The problem is, the angered street does, it
is looping the government into daily confrontation, inviting crackdowns, inviting
more deaths. That's the fodder secessionists and their anonymous backers feed
on. They've caught Omar Abdullah's government in a tight cleft - it can't
draw too much blood, it can't be itself bloodied beyond a point, it rocks
precariously on that slippery dilemma. "The issue is that every death
will bring another round of reprisal," says a senior bureaucrat, in defence
of the government's kid-glove mode. "Things need to calm down, and they
probably will in time, we have to wait and watch."
His words ring less of policy, more of prayer.

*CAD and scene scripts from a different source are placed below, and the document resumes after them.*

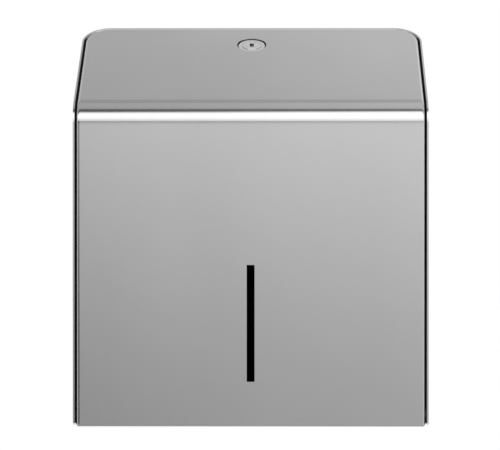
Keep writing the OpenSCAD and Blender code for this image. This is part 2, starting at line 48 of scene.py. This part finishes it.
# ---- Sizes that the looks share with the CAD source ------------------------------------
Y_FRONT = -124.0
Z_LOW = -150.0
BODY_H = 312.5
BEND_R = 18.0
LID_SLOPE = math.radians(29.0)
COVER_HALF = 133.7
COVER_T = 1.2
EDGE_R = 3.0
FLANGE_D = 14.0
LID_CORNER_R = 19.5
LID_REAR_Y = -1.65
REAR_LIP_D = 2.4
BOTTOM_LIP_D = 8.0
HINGE_IN = 10.0
EAR_R = 9.0
STUD_HOLE_R = 2.56
SLOT_W = 6.0
SLOT_H = 89.3
SLOT_LOW = 34.3
LOCK_BACK = 27.2
LOCK_HOLE_R = 11.6
LOCK_STUD_SPAN = 36.0
LOCK_STUD_R = 1.5
LOCK_STUD_LEN = 9.3

SIN, COS = math.sin(LID_SLOPE), math.cos(LID_SLOPE)
Y_BEND = Y_FRONT + BEND_R
Y_TAN = Y_BEND - BEND_R * SIN
Z_TAN = Z_LOW + BODY_H + Y_TAN * SIN / COS
Z_BEND = Z_TAN - BEND_R * COS
BEND_ANGLE = math.pi / 2 - LID_SLOPE
S_BEND = Z_BEND - Z_LOW  # developed length where the bend starts, from the lower edge
S_LID = S_BEND + BEND_R * BEND_ANGLE  # and where the flat lid starts

ACROSS = Vector((1, 0, 0))
BACK = Vector((0, 1, 0))
UP = Vector((0, 0, 1))
LID_UP = Vector((0, COS, SIN))
LID_OUT = Vector((0, -SIN, COS))

# ---- Camera, from the photograph's perspective -----------------------------------------
IMAGE_W = 500
FOCAL_PX = 2707.0
SENSOR = 36.0
CAMERA_AT = (19.9 * MM, -2191.7 * MM, 20.5 * MM)
CAMERA_TURN = 0.00985  # radians to its left
CAMERA_TILT = -0.0079  # and upwards
CAMERA_REACH = 100.0  # metres


def make_camera():
    data = bpy.data.cameras.new("camera")
    data.sensor_fit = "HORIZONTAL"
    data.sensor_width = SENSOR
    data.lens = SENSOR * FOCAL_PX / IMAGE_W
    data.clip_end = CAMERA_REACH
    camera = bpy.data.objects.new("camera", data)
    camera.location = CAMERA_AT
    camera.rotation_euler = (math.pi / 2 + CAMERA_TILT, 0.0, CAMERA_TURN)
    bpy.context.scene.collection.objects.link(camera)
    bpy.context.scene.camera = camera


# ---- Node materials --------------------------------------------------------------------
class Nodes:
    """Short calls for building a node tree: a new material's, or one that is there."""

    def __init__(self, name=None, tree=None):
        if tree is None:
            self.material = bpy.data.materials.new(name)
            self.material.use_nodes = True
            tree = self.material.node_tree
            self.shader = tree.nodes["Principled BSDF"]
        self.tree = tree

    def add(self, kind, inputs=None, **settings):
        node = self.tree.nodes.new(kind)
        for key, value in settings.items():
            setattr(node, key, value)
        for key, value in (inputs or {}).items():
            self.put(node.inputs[key], value)
        return node

    def put(self, socket, value):
        if isinstance(value, bpy.types.NodeSocket):
            self.tree.links.new(value, socket)
        else:
            socket.default_value = value

    def set(self, **values):
        for key, value in values.items():
            self.put(self.shader.inputs[key.replace("_", " ")], value)

    def scaled_place(self, scale):
        place = self.add("ShaderNodeTexCoord").outputs["Object"]
        mapping = self.add("ShaderNodeMapping", {"Vector": place, "Scale": scale})
        return mapping.outputs["Vector"]

    def noise(self, scale, detail=3.0, rough=0.5):
        node = self.add(
            "ShaderNodeTexNoise",
            {
                "Vector": self.scaled_place(scale),
                "Scale": 1.0,
                "Detail": detail,
                "Roughness": rough,
            },
        )
        return node.outputs["Fac"]

    def span(self, value, low, high, start=0.3, stop=0.7):
        """Maps a value from start..stop to low..high."""
        node = self.add(
            "ShaderNodeMapRange",
            {
                "Value": value,
                "From Min": start,
                "From Max": stop,
                "To Min": low,
                "To Max": high,
            },
        )
        return node.outputs["Result"]

    def math(self, operation, a, b):
        node = self.add("ShaderNodeMath", operation=operation)
        self.put(node.inputs[0], a)
        self.put(node.inputs[1], b)
        return node.outputs[0]

    def mix(self, factor, a, b):
        node = self.add("ShaderNodeMix", data_type="RGBA")
        self.put(node.inputs["Factor"], factor)
        self.put(node.inputs[6], a)
        self.put(node.inputs[7], b)
        return node.outputs[2]

    def bump(self, height, distance):
        node = self.add("ShaderNodeBump", {"Height": height, "Distance": distance})
        self.put(self.shader.inputs["Normal"], node.outputs["Normal"])


def grey(value):
    return (value, value, value, 1.0)


def spread(a, b, count):
    return [a + (b - a) * i / count for i in range(count + 1)]


def turns(count):
    return [2 * math.pi * i / count for i in range(count)]


# Noise cells per metre
X_GRAIN = (3000, 20, 20)
Z_GRAIN = (3000, 3000, 20)
CLOUDS = (9, 9, 5)
MOULD_GRAIN = (900, 900, 900)
MARKS = (40, 40, 40)
MOTTLE = (300, 300, 300)
FLOOR_GRAIN = (3, 3, 3)
# Depth of the bump in metres
STEEL_BUMP = 0.0000004
MOULD_BUMP = 0.00001
PLATE_BUMP = 0.000003


def steel(name, tone, rough, grain, cloud=0.012):
    """Satin sheet: a fine grain along one direction, soft clouds, and a grain in the bump."""
    m = Nodes(name)
    streaks = m.noise(grain, detail=4.0, rough=0.6)
    clouds = m.span(m.noise(CLOUDS, detail=2.0), 1 - cloud, 1 + cloud)
    shade = m.math("MULTIPLY", m.span(streaks, 0.985, 1.015), clouds)
    dark, light = grey(tone * 0.8), grey(tone * 1.2)
    m.set(
        Base_Color=m.mix(m.span(shade, 0, 1, 0.8, 1.2), dark, light),
        Metallic=1.0,
        Roughness=m.span(streaks, rough * 0.94, rough * 1.06),
    )
    m.bump(streaks, STEEL_BUMP)
    return m.material


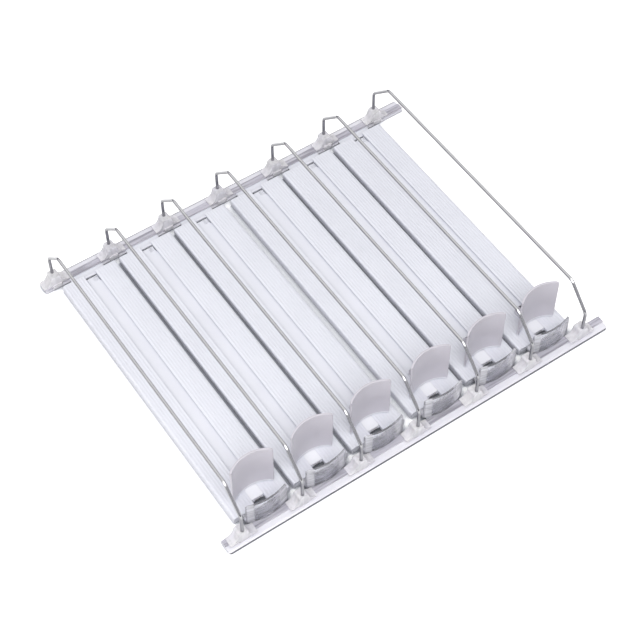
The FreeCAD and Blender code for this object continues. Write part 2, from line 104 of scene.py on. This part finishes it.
def make_camera():
    data = bpy.data.cameras.new("camera")
    camera = bpy.data.objects.new("camera", data)
    add_to_scene(camera)
    turn, lift, roll = (math.radians(a) for a in (CAMERA_AZIMUTH, CAMERA_ELEVATION, CAMERA_ROLL))
    right = Vector((math.cos(turn), math.sin(turn), 0))
    back = Vector((math.sin(turn) * math.cos(lift), -math.cos(turn) * math.cos(lift), math.sin(lift)))
    up = back.cross(right)
    axis_x = right * math.cos(roll) + up * math.sin(roll)
    axis_y = up * math.cos(roll) - right * math.sin(roll)
    rotation = Matrix((axis_x, axis_y, back)).transposed().to_4x4()
    camera.matrix_world = Matrix.Translation(Vector(CAMERA_PLACE)) @ rotation
    data.sensor_width = SENSOR_WIDTH
    data.lens = CAMERA_FOCAL / FRAME_SIZE * SENSOR_WIDTH
    data.clip_start = NEAREST
    data.clip_end = FARTHEST
    bpy.context.scene.camera = camera


# A noise texture: cells a metre, stretch along each axis, detail and roughness
Texture = namedtuple("Texture", "scale stretch detail roughness", defaults=((1, 1, 1), 3.0, 0.55))

ALONG_STEEL = (14.0, 1.0, 14.0)
CLOUD = Texture(22.0, detail=4.0)
PLASTIC_SHINE = Texture(60.0)
SINK = Texture(35.0, detail=1.0)
DRAG = Texture(700.0, (1, 0.02, 0.6), 2.0)
GRAIN = Texture(2600.0, detail=2.0)
FLOW = Texture(30.0, (1, 2.5, 1))
CLEAR_SHINE = Texture(90.0)
WAVE_SCALE = 90.0
SCRATCHES = Texture(900.0, (0.15, 1, 1), 2.0)
STEEL_STREAKS = Texture(60.0, ALONG_STEEL, 5.0, 0.65)
STEEL_SHINE = Texture(120.0, ALONG_STEEL)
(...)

Indeed, there are those among the sympathisers of this confounded dispensation
who have begun to look heavenwards with hope: perhaps the onset of Ramazan,
the holy month that begins on August 11, will turn this ugly tide, wait and
helplessly watch.
But the hardline Hurriyat underground is already
dispelling speculations of peace during the introspections of Ramazan; they
aren't about to repeat the "error" of the land agitation of 2008
when they took a Ramazan break and the movement lost its temper. Another calendar
of restrictions is already on the anvil, the promise of continued unrest to
the people by the hardline Hurriyat underground.
But for how long? The Valley has been in ferment
for more than a month now. Seventeen have fallen to street hostilities. Scores
lie injured, among them many jawans. Civil shutdown has become the norm. The
adversaries of the State have become the State, they dictate closures and
openings, they order disruption and calm, they have the agency on command
and compliance.
Life in the Valley erupts and evaporates to
their widely-circulated time-tables. Curfew all week, the separatists bid,
and it has been curfew all week. "Hukumat kiski chalti hai yahan?"
asks a peeved bakery owner in old Sopore who has barely had reason to stoke
his ovens recently, "Hukumat hai masjidon ke eilaan ki, sarkar ki nahin.
Woh dam dikhate hain, sarkar dande bajati hai.
(Who rules this place? The call from the mosques,
not the government. They have the power, the government only beats its batons.)"
Ask Kashmir's policemen and they'd tell you
if only the government had beaten the baton hard enough.